だとすれば、それらの幻影を手放しさえすれば、私たちはいつでも「愛という存在」に戻れることになります。
それは自分や他の人を攻撃する理由をいっさいもたず、自他の利害を「同じもの」と見ることができ、しあわせであるために、けっして「分離」の選択をしない、本来の私たちです。
これがグッドバイブスにおける「愛」の解釈です。まとめるとこうなります。
「愛とは、あらゆる恐れや不安が、実際には存在しないイリュージョンであることを、心から受け入れることができたときの私たち」
ここに登場する「恐れや不安」は愛の反対の概念ではありません。「愛である私たち」は実在しますが、「恐れや不安」は幻影、すなわち「無」だからです。
ここで注目してほしいのは、多くの場合、「相対的なものの見方」をしようとすると、私たちは反対側にイリュージョンを創り出してしまうというメカニズムです。

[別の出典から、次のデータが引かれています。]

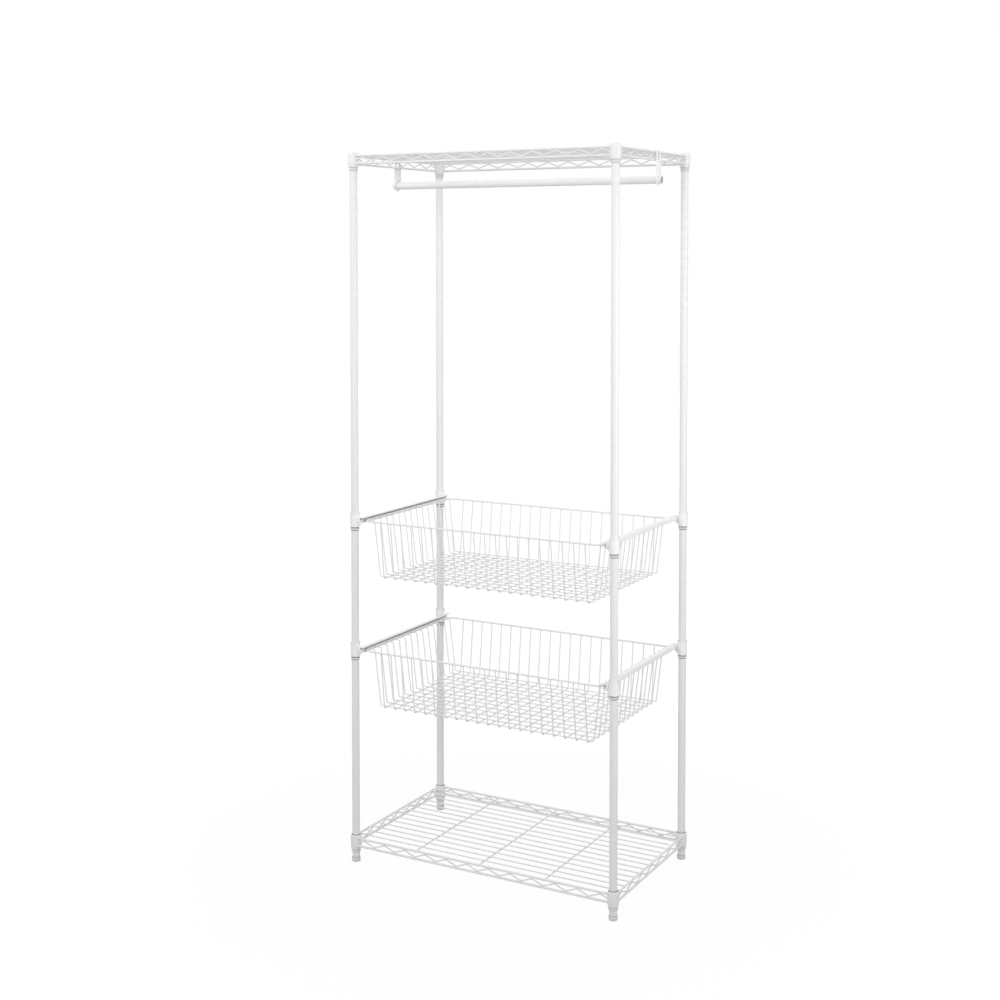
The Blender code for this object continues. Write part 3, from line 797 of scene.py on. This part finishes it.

たとえば、グッドバイブスでいうところの「平安な心」もしかりです。私たちはふだん、これを、
「悩みのない状態」
「不安がない状態」
と捉えています。
漠然と「平安な心」と言われてもつかみどころがありません。そこで、比較の対象として「悩み」や「不安」をもち出しながら、「相対的なものの見方」でそれを把握しようとしているのです。
当然ですが、この瞬間に、私たちは「悩み」も「不安」も「実在するもの」とみなすようになります。
実はそれだけではなく、同時に、
「悩んでいる時間、不安な時間がなければ、平安であることも実感できない」
という、不思議な信念をもつようになります。
この考え方によって私たちは、
「悩みや不安もまた、平安を味わうためには必要なこととみなす」
という、かなり困った習慣を身につけてしまうのです。
若い恋人同士が、「最近、ケンカもしなくなって、なんかマンネリなんだよね」というあの感覚です。いつか愛し合っていることを実感するために、「もめにもめて、こじれにこじれる」ことを、自ら欲しているといってもいいでしょう。
これが冒頭に書いた「ある罠」の正体です。
まず、平安を理解するために、悩みや不安を実在のものとみなします。次に、「だとしたら、自分が悩んだとしても仕方ない」と意志を緩めます。

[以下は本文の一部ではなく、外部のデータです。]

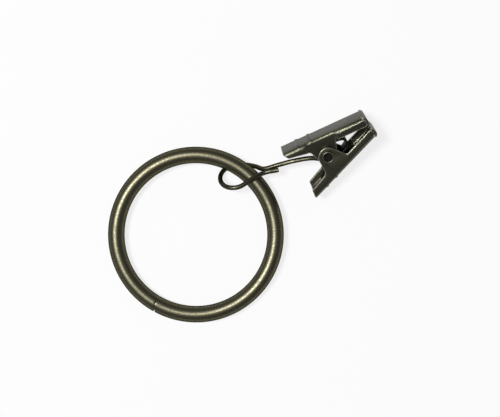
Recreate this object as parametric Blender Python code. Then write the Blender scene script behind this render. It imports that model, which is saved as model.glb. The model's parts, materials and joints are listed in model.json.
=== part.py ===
"""Curtain ring with a spring clip, in antique brass.

A round wire ring carries a loose wire eye, and the eye carries a sprung two-jaw clip on a hollow
rivet. Metres, +Z up. The assembly lies flat on a table at z = 0, the ring level but for the
thickness of the eye's wire under one side of it, and the clip fallen over on one edge.
"""
import math

import bmesh
import bpy
from mathutils import Matrix, Vector

MM = 0.001
CUT_TOLERANCE = 1e-7

# The ring: one round wire, bent to a circle, its two ends butted together.
RING_BORE = 38.0 * MM
RING_WIRE = 4.4 * MM
RING_BUTT_AT = math.radians(239.5)
RING_BUTT_GAP = 0.1 * MM
RING_END_ROUND = 0.35 * MM
END_ROUND_STEPS = 3
RING_SIDES = 16
RING_STEPS = 80

# The eye: a thin wire looped round the ring at one end and round the rivet at the other.
WIRE = 1.25 * MM
LOOP_AT = math.radians(52.75)
LOOP_HEADING = math.radians(15.0)
LOOP_LEAN = math.radians(48.0)
LOOP_LENGTH = 11.5 * MM
LOOP_SLACK = 1.7 * MM
LOOP_INSET = 1.16 * MM
LOOP_TAPER = 0.8
RING_TO_WIRE_GAP = 0.2 * MM
OVER_RING_AT = math.radians(44.5)
CUT_END_GAP = 0.45 * MM
CUT_END_REACH = 3.7 * MM
LAP_LIFT_AT_END = math.radians(40)
LAP_LIFT_AT_NECK = math.radians(50)
NECK_TO_SHANK = 0.21 * MM
SHANK_FROM_MOUTH = math.radians(157.5)
SHANK_DROP = 2.4 * MM
EYE_TURN = math.radians(270)
EYE_START_PAST_SHANK = math.radians(67)
EYE_BEND_PAST_SHANK = math.radians(9)
EYE_BEND_REACH = 3.7 * MM
EYE_STEPS = 18
LOOP_TURNS = range(100, 325, 20)
SHANK_SHARES = (1.0, 0.75, 0.5)
WIRE_ROUNDNESS = 3
WIRE_STEP = 0.5 * MM

# The clip as a whole: where its rivet stands from the loop's middle, and how the clip lies.
PIVOT_REACH = 22.96 * MM
PIVOT_HEADING = math.radians(14.3)
CLIP_HEADING = math.radians(37.0)
CLIP_LEAN = math.radians(20.8)
CLIP_LEAN_TOWARD = math.radians(-80.3)
FLOOR_GAP = 0.02 * MM

# The two jaws, each one blank of sheet that is folded along both sides and across the mouth.
SHEET = 0.6 * MM
CLIP_WIDTH = 7.7 * MM
JAW_HEIGHT = 5.75 * MM
HANDLE_REACH = 10.3 * MM
MOUTH_REACH = 13.2 * MM
FOLD_RADIUS = 0.85 * MM
FOLD_STEPS = 6
LIP_DEPTH = 3.0 * MM
LIP_GAP = 0.06 * MM
CORNER_RELIEF = 0.08 * MM
WALL_TO_LIP = 0.07 * MM
MOUTH_WALL = 2.5 * MM
UPPER_HANDLE_WALL = (1.75 * MM, 2.75 * MM)
LOWER_HANDLE_WALL = (2.45 * MM, 2.85 * MM)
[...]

そして最後には、「この悩みがあるからこそ、あとでより大きな平安を感じられるだろう」と、いまの望ましくない状態さえも受け入れてしまうのです。
これこそが、「意味づけ」や「未来の妄想」を、自らの意志でやめることが難しいと感じる最大の原因だと私は考えます。
もし、グッドバイブスのメソッドを成功させたいと思うなら、何よりも「平安な心」に対して「相対的なものの見方」をしないことが大切です。
すでに書いたように、私たちに苦悩をもたらす、あらゆる「恐れや不安」はイリュージョンです。ぜひ、次の大前提を忘れないでください。
「しあわせな存在として生まれてきた私たちにとって、平安な心でいることが唯一の現実である!」
「恐れや不安」を抱いている自分、しあわせでないと感じる自分、悩んでいる自分に、「それも現実だ」と甘んじない強い意志をもつということです。
そして、「愛」や「しあわせ」と同じように、「平安な心」を実感するために、その反対の状態を体験する必要など、いっさいないと考える習慣をつけてください。
この「苦しければ喜びもひとしお」のように、相対的に何かを感じようとするやり方を私は、
と呼んでいます。
サウナ風呂で限界まで高温に耐えて、水風呂に飛び込んで解放される、あのM(マゾ)的な行動に似ているからです。
水風呂は確かに壮快ですが、その快感を味わうためには、100度の部屋で5分以上は熱気に耐えるという代償を支払わなければなりません。
ぜひ、悩んだり、不安を抱えたりしている状態を、「いつか水風呂の快感を得るためには仕方のない代償」と捉えていないかを自分に問いかけてみてください。
そして最後に、もし私たちが「いま生きている」ことを実感するために、「相対的なものの見方」を用いるなら、比較の対象として何をもち出すことになるかをイメージしてください。
そのうえで、「いま生きている」という事実を、「絶対的なものの見方」で見直すことができたら、あなたの人生からどのような「恐れや不安」が消えていくかも想像してみてください。